Personal prejudices aside, the desire for social harmony and the fear of the unknown go far toward explaining the Marine Corps' wartime racial policy. A small, specialized, and racially exclusive organization, the Marine Corps reacted to the directives of the Secretary of the Navy and the necessities of wartime operation with a rigid segregation policy, its black troops restricted to about 4 percent of its enlisted strength. A large part of this black strength was assigned to labor units where Negroes performed valuable and sometimes dangerous service in the Pacific war. Complaints from civil rights advocates abounded, but neither protests nor the cost to military efficiency of duplicating training facilities were of (p. 112) sufficient moment to overcome the sentiment against significant racial change, which was kept to a minimum. Judged strictly in terms of keeping racial harmony, the corps policy must be considered a success. Ironically this very success prevented any modification of that policy during the war.

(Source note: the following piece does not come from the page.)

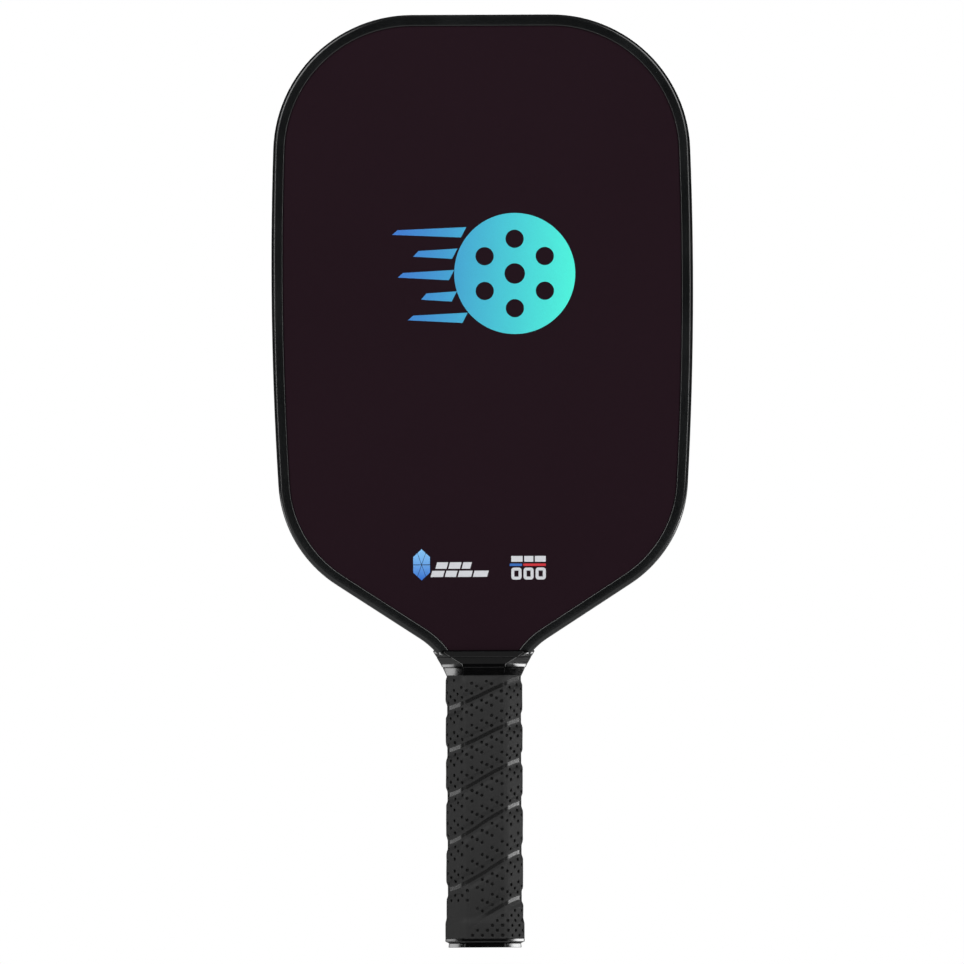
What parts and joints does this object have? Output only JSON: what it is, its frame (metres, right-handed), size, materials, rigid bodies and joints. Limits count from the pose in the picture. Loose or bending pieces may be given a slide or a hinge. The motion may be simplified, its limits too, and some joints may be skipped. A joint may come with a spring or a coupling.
{
  "type": "pickleball paddle",
  "caption": "Pickleball paddle with a honeycomb-cored panel head, an edge guard, a flared throat collar and an eight-sided handle wound with perforated tape.",
  "frame": {"origin": "centre of the butt's flat end face", "axes": "+Z along the handle towards the top of the head, +X across the width to the right seen from the front, the front hitting face looks towards -Y"},
  "size_m": [0.1894, 0.0318, 0.4191],
  "materials": {
    "core_plastic": "milky extruded polypropylene, matt",
    "bond_adhesive": "cured amber adhesive film",
    "face_laminate": "fine-grained matt fibre laminate, near-black with a purple tint",
    "guard_plastic": "satin black moulded edge strip",
    "foam_tape": "white double-sided foam tape",
    "pallet_plastic": "moulded dark plastic, matt",
    "collar_plastic": "polished black moulding",
    "finishing_vinyl": "thin black vinyl tape",
    "grip_tape": "dull black synthetic leather, perforated and cushioned",
    "cap_plastic": "satin to gloss black moulding",
    "staple_steel": "bright steel wire"
  },
  "bodies": {
    "root": {"honeycomb_core": "core_plastic", "front_bond_film": "bond_adhesive", "back_bond_film": "bond_adhesive", "front_face_sheet": "face_laminate", "back_face_sheet": "face_laminate", "edge_guard": "guard_plastic", "edge_guard_tape": "foam_tape", "front_handle_pallet": "pallet_plastic", "back_handle_pallet": "pallet_plastic", "front_pallet_tape": "foam_tape", "back_pallet_tape": "foam_tape", "throat_collar": "collar_plastic", "finishing_tape": "finishing_vinyl", "grip_wrap": "grip_tape", "butt_cap": "cap_plastic", "butt_end_plate": "cap_plastic", "butt_cap_staples": "staple_steel"}
  },
  "joints": []
}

New Roles for Black Coast Guardsmen

The Coast Guard's pre-World War II experience with Negroes differed from that of the other branches of the naval establishment. Unlike the Marine Corps, the Coast Guard could boast a tradition of black enlistment stretching far back into the previous century. Although it shared this tradition with the Navy, the Coast Guard, unlike the Navy, had always severely restricted Negroes both in terms of numbers enlisted and jobs assigned. A small group of Negroes manned a lifesaving station at Pea Island on North Carolina's outer banks. Negroes also served as crewmen at several lighthouses and on tenders in the Mississippi River basin; all were survivors of the transfer of the Lighthouse Service to the Coast Guard in 1939. These guardsmen were almost always segregated, although a few served in integrated crews or even commanded large Coast Guard vessels and small harbor (p. 113) craft.[4-36] They also served in the separate Steward's Branch, although it might be argued that the small size of most Coast Guard vessels integrated in fact men who were segregated in theory.